4. A father of two (Gabriel, 6, and Ida, 1), Flynn says what he most identified with from his portrayal of Einstein was the physicist’s attempts to be a good father. “I was playing him for a period of the series where he has young kids,” Flynn says. “He was starting to be this very famous physicist and his marriage was breaking down, but in that period, he was trying to be the best father that he could be. Actually, what is said about him is that he was not a very good father, and that’s where you get to in the end, sadly, because of the breakdown of the relationship with his first wife. But [earlier], as a father, he was trying very hard, and we get to show some very tender scenes between him and his sons. I think it’s touching to see somebody who is starting to be extremely famous, in an age where there weren’t that many celebrities of his stature in Europe, just trying to make things work at home. And it’s kind of heartbreaking, but we had a few very tender scenes with the sons that I liked doing, and I related to, because of my own relationship with my kids. I try and keep a grounded relationship to my home life. I’m on the road a lot, and I’m doing this promotion and filming and stuff. But when I get home, I really try and turn my phone off and just be with my kids.”

Baby Ida, by the way, as well as Flynn’s sister, Lillie, co-star with him in his most recent music video, “Raising the Dead.”

5. Flynn thinks, like one of his personal idols, Bob Dylan, that Einstein was a rock star in his day. “He saw things differently, and he quite liked to let people know that he’s got these ideas, like it was burning in him,” Flynn says. “His task while he was on the planet was to give that truth that he perceived, and that he saw nobody understood, to humanity as like a gift. He was a truth seeker. And so from that perspective, I almost see him like a sage or like a spiritual medium. But as a young man, at times, he had to very rebellious, because he was shouted down by all of his teachers. He was trying to overthrow Newton, and these inherited ideas that we’ve had since Galileo, and just the level of disruption that he was having to create to state these ideas was huge. So he had the vibe of a punk or a rebel, or at least a bohemian kind of poet in his outsider thinking.”

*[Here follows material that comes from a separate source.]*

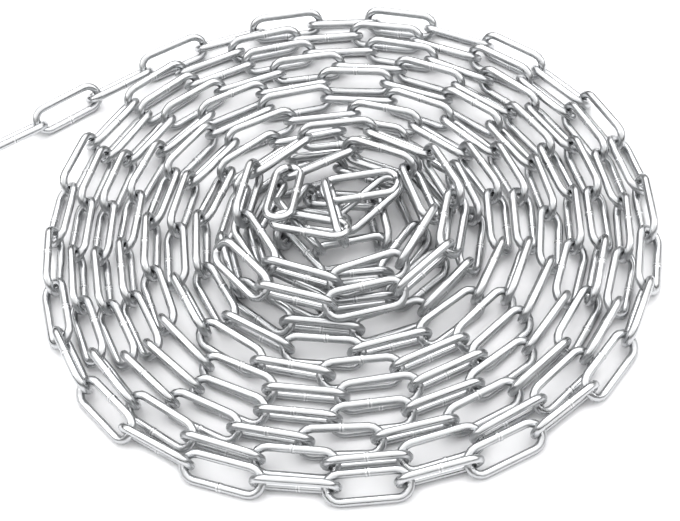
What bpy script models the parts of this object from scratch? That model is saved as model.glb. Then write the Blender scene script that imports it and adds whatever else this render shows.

That kind of swagger is generally attractive, Flynn says. “And from my book, it’s to be encouraged,” he adds. “He understood his subject so well that he was able to innovate from a very young age. That was his brilliance, and I think that’s what genius is. There’s a Schopenhauer quote, ‘Talent hits a target no one else can hit; genius hits a target no one else can see.’ And that was what [Einstein] did.”

Genius airs Tuesdays at 9 p.m. on National Geographic Channel.